E a gente toda se sentava ali, na beirada das cacimbas, esperando, com ilimitada paciência, a água minar. Até hoje eu me pergunto como é que minou tanta água; como é que, daquelas veias finas, minou tanta água. E era água de primeira, que carregávamos para casa como ouro líquido. De certo, era. Quem vive no Nordeste sabe!
Pelas veredas das cacimbas muita história acontecia. Não só das cacimbas de Dona Nega, mas também das do Atevalte. No inverno, quando a baixa toda enchia, era ali que as mulheres botavam a roupa para quarar. Depois de passado o inverno, os homens cavavam as cacimbas e delas saía nossa água. E na cavação todo mundo precisava ajudar, desde tirar a terra para fora até esgotar a água barrenta, até que uma aguinha limpinha começasse a jorrar. Também daquelas veredas fazíamos atalhos para chegar a escola do Alto Alegre mais ligeiro, e por ali também os meninos mais danados corriam para o Açude Velho, porque facilitava se esconderem de seus pais. E ainda ali se catava passarinho e lagartixa.

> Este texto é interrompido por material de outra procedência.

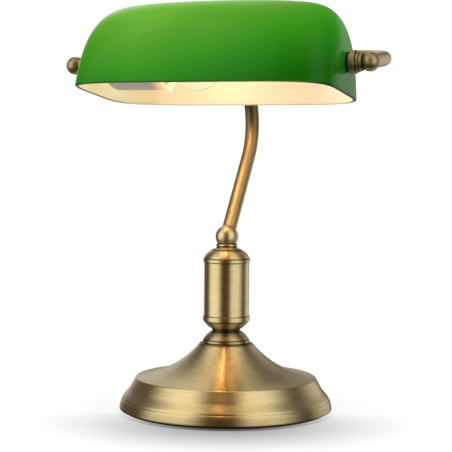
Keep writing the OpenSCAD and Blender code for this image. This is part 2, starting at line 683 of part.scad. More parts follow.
base_pad();
base_weight();
rod_nuts();
rod_washers();
center_rod();
base_shell();
cord_bushing();
foot_flange();
waist_ring();
column_cup();
column_tube();
column_cap();
neck_flare();
neck_bead();
stem_ball();
swivel_screw();
stem_tube();
top_coupling();
set_screws();
yoke_arm_left();
yoke_arm_right();
end_ball_left();
end_ball_right();
nipple_left();
nipple_right();
collar_cup_left();
collar_cup_right();
clamp_nut_left();
clamp_nut_right();
lock_nut_left();
lock_nut_right();
pivot_bush_left();
pivot_bush_right();
inner_washer_left();
inner_washer_right();
shade_glass();
holder_cap();
holder_skirt();
holder_insert();
screw_shell();
centre_contact();
bulb_glass();
bulb_cap();
bulb_insulator();
bulb_contact();
filament_mount();
filament();
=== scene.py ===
import json
import math

import bmesh
import bpy
from mathutils import Matrix, Vector


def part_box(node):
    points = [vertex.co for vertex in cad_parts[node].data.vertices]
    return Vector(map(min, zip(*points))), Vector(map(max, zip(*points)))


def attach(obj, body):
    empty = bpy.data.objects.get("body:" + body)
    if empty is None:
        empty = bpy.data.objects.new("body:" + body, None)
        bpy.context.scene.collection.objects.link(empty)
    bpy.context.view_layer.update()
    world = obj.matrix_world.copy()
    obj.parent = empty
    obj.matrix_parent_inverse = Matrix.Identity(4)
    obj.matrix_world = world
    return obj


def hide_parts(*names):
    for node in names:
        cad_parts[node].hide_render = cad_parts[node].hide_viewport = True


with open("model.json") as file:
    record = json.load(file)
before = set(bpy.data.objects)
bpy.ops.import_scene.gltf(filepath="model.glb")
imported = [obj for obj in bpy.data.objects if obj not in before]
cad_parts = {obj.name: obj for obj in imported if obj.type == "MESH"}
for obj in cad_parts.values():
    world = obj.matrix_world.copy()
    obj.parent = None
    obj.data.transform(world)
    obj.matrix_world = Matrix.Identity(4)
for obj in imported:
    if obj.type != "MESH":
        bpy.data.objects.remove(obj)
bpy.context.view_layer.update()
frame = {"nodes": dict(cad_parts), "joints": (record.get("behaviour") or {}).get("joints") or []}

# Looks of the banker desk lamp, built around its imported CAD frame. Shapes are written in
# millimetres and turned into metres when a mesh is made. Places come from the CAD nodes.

MM = 0.001
TURN = 2 * math.pi


def low(node):
    """Lowest corner of a CAD node, in millimetres."""
    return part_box(node)[0] / MM


def high(node):
    """Highest corner of a CAD node, in millimetres."""
    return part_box(node)[1] / MM


# ---- driving sizes

BASE_R = high("base_shell").x
PAD_T = low("base_shell").z
SEAT_Z = low("foot_flange").z
WAIST_Z0 = low("waist_ring").z
WAIST_Z1 = high("waist_ring").z
TUBE_Z0 = low("column_tube").z
TUBE_Z1 = high("column_tube").z
TUBE_R = high("column_tube").x
CAP_Z = high("column_cap").z
FLARE_Z = high("neck_flare").z
BALL_SEAT = low("stem_ball").z
BALL_R = high("stem_ball").x
BALL_Z = high("stem_ball").z - BALL_R

# A point of the axis that the shade tilts about.
AXIS = Vector(next(j["pos_m"] for j in frame["joints"] if j["name"] == "shade_tilt")) / MM
COUPLING_R = high("top_coupling").x
REAR = (low("top_coupling") + high("top_coupling")) / 2
PIPE_R = high("stem_tube").x
PIPE_T = 1.2
PIPE_IN = 4.5          # how far a pipe reaches into a ball, from the ball's centre
COUPLING_IN = 6.2      # the same at the coupling
END_BALL_R = 7.7
END_BALL_X = high("end_ball_right").x - END_BALL_R
CUP_X0 = low("collar_cup_right").x
CUP_X1 = high("collar_cup_right").x
NUT_X1 = high("clamp_nut_right").x
BUSH_X1 = high("pivot_bush_right").x

SHADE_A = high("shade_glass").x    # half length of the shade at its rim
SHADE_B = 60.2                     # half depth
SHADE_H = 75.6
SHADE_AXIS_H = 25.5                # height of the tilt axis over the rim
SHADE_TILT = 7.3                   # degrees that the shade leans at rest
GLASS_T = 3.3
# The holder and the bulb sit in the left half. Their places are distances to the left.
HOLDER_R = high("holder_skirt").z - AXIS.z
MOUTH_X = -high("holder_skirt").x
SKIRT_X = -high("holder_cap").x
GLOBE_R = high("bulb_glass").z - AXIS.z
GLOBE_X = GLOBE_R - high("bulb_glass").x
ROD_R = 5.2
NIPPLE_R = 5.05
THREAD_PITCH = 3.63


# ---- outlines

def arc(centre, radius, start, end, steps):
    """Points (radius, height) along an arc about centre. Angles are in degrees."""
    made = []
    for i in range(steps + 1):
        a = math.radians(start + (end - start) * i / steps)
        made.append((centre[0] + radius * math.cos(a), centre[1] + radius * math.sin(a)))
    return made


def curve(p, q, r, s, steps):
    """Points along the cubic curve from p to s with handles q and r."""
    made = []
    for i in range(steps + 1):
        t = i / steps
        w = ((1 - t) ** 3, 3 * (1 - t) ** 2 * t, 3 * (1 - t) * t * t, t ** 3)
        made.append(tuple(sum(k * c[n] for k, c in zip(w, (p, q, r, s))) for n in (0, 1)))
    return made


def bulge(p, q, radius, steps=18):
    """Points along the arc of that radius from p to q that bulges away from the axis."""
    mid = ((p[0] + q[0]) / 2, (p[1] + q[1]) / 2)
    d = (q[0] - p[0], q[1] - p[1])
    half = math.hypot(*d) / 2
    back = math.sqrt(radius ** 2 - half ** 2) / (2 * half)
    centre = (mid[0] - d[1] * back, mid[1] + d[0] * back)
    ends = [math.degrees(math.atan2(e[1] - centre[1], e[0] - centre[0])) for e in (p, q)]
    return arc(centre, radius, ends[0], ends[1], steps)


def rounded(points, steps=5):
    """An outline whose corners given as (radius, height, fillet) are rounded."""
    made = []
    for i, point in enumerate(points):
        if len(point) == 2:
            made.append(point)
            continue
        here = Vector(point[:2])
        before = Vector(points[i - 1][:2]) - here
        after = Vector(points[(i + 1) % len(points)][:2]) - here
        reach = min(point[2], before.length * 0.48, after.length * 0.48)
        start = here + before.normalized() * reach
        end = here + after.normalized() * reach
        for k in range(steps + 1):
            t = k / steps
            made.append(tuple(start * (1 - t) ** 2 + here * 2 * t * (1 - t) + end * t * t))
    return made


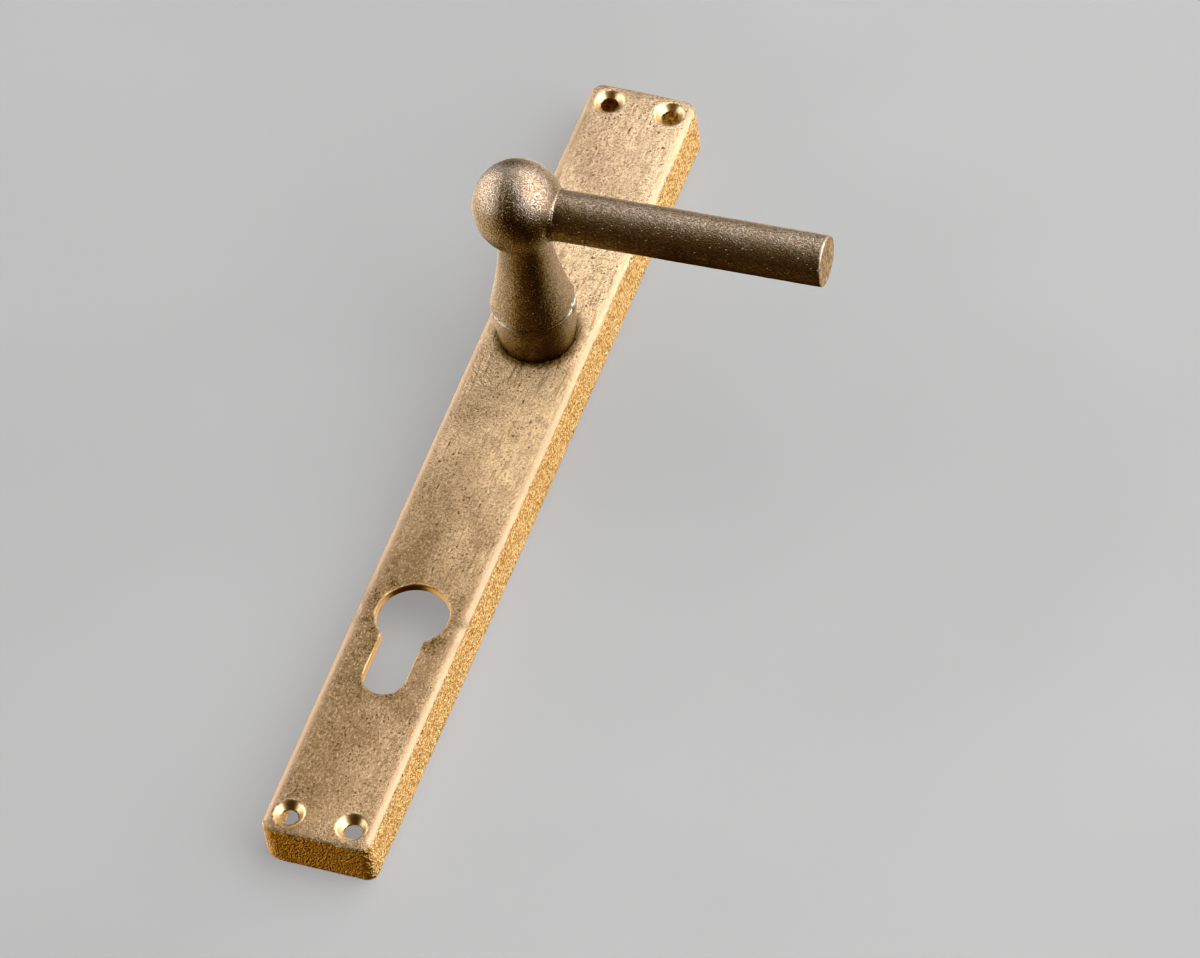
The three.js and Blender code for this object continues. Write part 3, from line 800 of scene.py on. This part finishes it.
def plate_look(nodes):
    """The marks and textures that the plate's colour, roughness and relief share."""
    look = SimpleNamespace(**{name: nodes.attribute(name) for name in PLATE_MARKS})
    look.smooth = nodes.larger(look.machined, look.filed)
    look.grain = nodes.noise(1.9, 3.0, 0.7)
    look.brushed = nodes.noise(2.0, 3.0, 0.7, stretch=(1, 0.5, 1), distortion=0.4)
    look.patches = nodes.noise(0.05, 4.0, 0.6, stretch=(1, 0.6, 1), distortion=0.4)
    look.grit_distance, look.grit_tone = nodes.cells(1.8)
    look.across, look.along, _ = nodes.add("ShaderNodeSeparateXYZ", {"Vector": nodes.coordinates()}).outputs
    look.worn = plate_wear(nodes, look)
    look.pit = plate_pits(nodes, look)
    return look


def plate_wear(nodes, look):
    """From 0 on the tarnished lower half to 1 on the polished upper half, and a little lower towards the
    left edge.
    """
    worn = nodes.between(look.along, -50.0, 10.0)
    worn = nodes.plus(worn, nodes.between(look.across, -10.0, 8.0, -0.2, 0.05))
    return nodes.plus(worn, nodes.between(look.patches, 0.3, 0.7, -0.35, 0.35), clamp=True)


def plate_pits(nodes, look):
    """Small pits in clusters and all over the rough skin, and a few larger and longer ones."""
    clusters = nodes.between(nodes.noise(0.11, 2.0, 0.5), 0.42, 0.62)
    clusters = nodes.larger(clusters, look.rough_skin)
    pit = nodes.times(pits(nodes, 0.95, 0.5, 0.34), nodes.blend(clusters, 0.25, 1.0))
    pit = nodes.larger(pit, pits(nodes, 0.4, 0.08, 0.20))
    pit = nodes.larger(pit, pits(nodes, 0.4, 0.12, 0.20, stretch=(1.3, 0.4, 1)))
    return nodes.times(pit, nodes.opposite(nodes.larger(look.smooth, look.edge)))


def plate_face_colour(nodes, look):
    """Tarnished to polished, with stains in the hollows and scratches, and bright rubbed ridges."""
    blotches = nodes.noise(0.35, 3.0, 0.6)
    scratches = nodes.noise(1.1, 2.0, 0.6, stretch=(1.6, 0.12, 1), distortion=0.3)
    polished = nodes.mix(nodes.between(look.along, 15.0, 100.0), POLISHED_MIDDLE, POLISHED_END)
    face = nodes.mix(look.worn, TARNISHED, polished)
    face = nodes.mix(nodes.between(blotches, 0.35, 0.75, 0.0, 0.3), face, BLOTCHED)
    ridges = nodes.between(look.brushed, 0.46, 0.62, 0.0, nodes.blend(look.worn, 0.38, 0.55))
    face = nodes.mix(ridges, face, RUBBED_RIDGE)
    hollows = nodes.between(look.grain, 0.50, 0.40, 0.0, nodes.blend(look.worn, 0.75, 0.5))
    skin_hollows = nodes.times(look.rough_skin, nodes.between(look.grain, 0.54, 0.44))
    face = nodes.mix(nodes.larger(hollows, skin_hollows), face, STAINED_HOLLOW)
    streaked = nodes.between(look.patches, 0.35, 0.65, 0.1, 0.75)
    streaks = nodes.between(scratches, 0.47, 0.36, 0.0, streaked)
    return nodes.mix(streaks, face, STAINED_SCRATCH)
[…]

Ao redor da cacimba nos sentávamos, bastava virar o balde de zinco com os fundos para o alto, e ficávamos a ouvir a conversa do povo, esperando também que a nossa vez de encher o balde chegasse. Ali tinha de um tudo: conversa que ia e vinha, gargalhadas as mais exageradas, fofocas, alegria... Por aquelas veredas eu passei com o galão d’água, morre mais não morre; os baldes costumam ser maiores do que nós. Por aquelas veredas vi minha irmã puxando o cabelo outra menina. Ali, os meninos aprontavam muito. Ao redor das cacimbas de Dona Nega, fazíamos planos de roubar as mangas maduras.
Ninguém pode esquecer das cacimbas de Dona Nega. Da água que matou nossa sede, que nos tirou do aperreio. Cacimbas que marcaram a infância de tanta gente. Num tempo que era de penúria e dificuldade a gente lembra com alegria das cacimbas. Tempo bom e que só hoje descobrimos que o era. Agora, por não bebermos mais daquelas águas, não paguemos com ingratidão. Guardemo-las  como uma fotografia na parede. Com alegria, tristeza ou pesar de um tempo que se foi, é a memória que nos resta.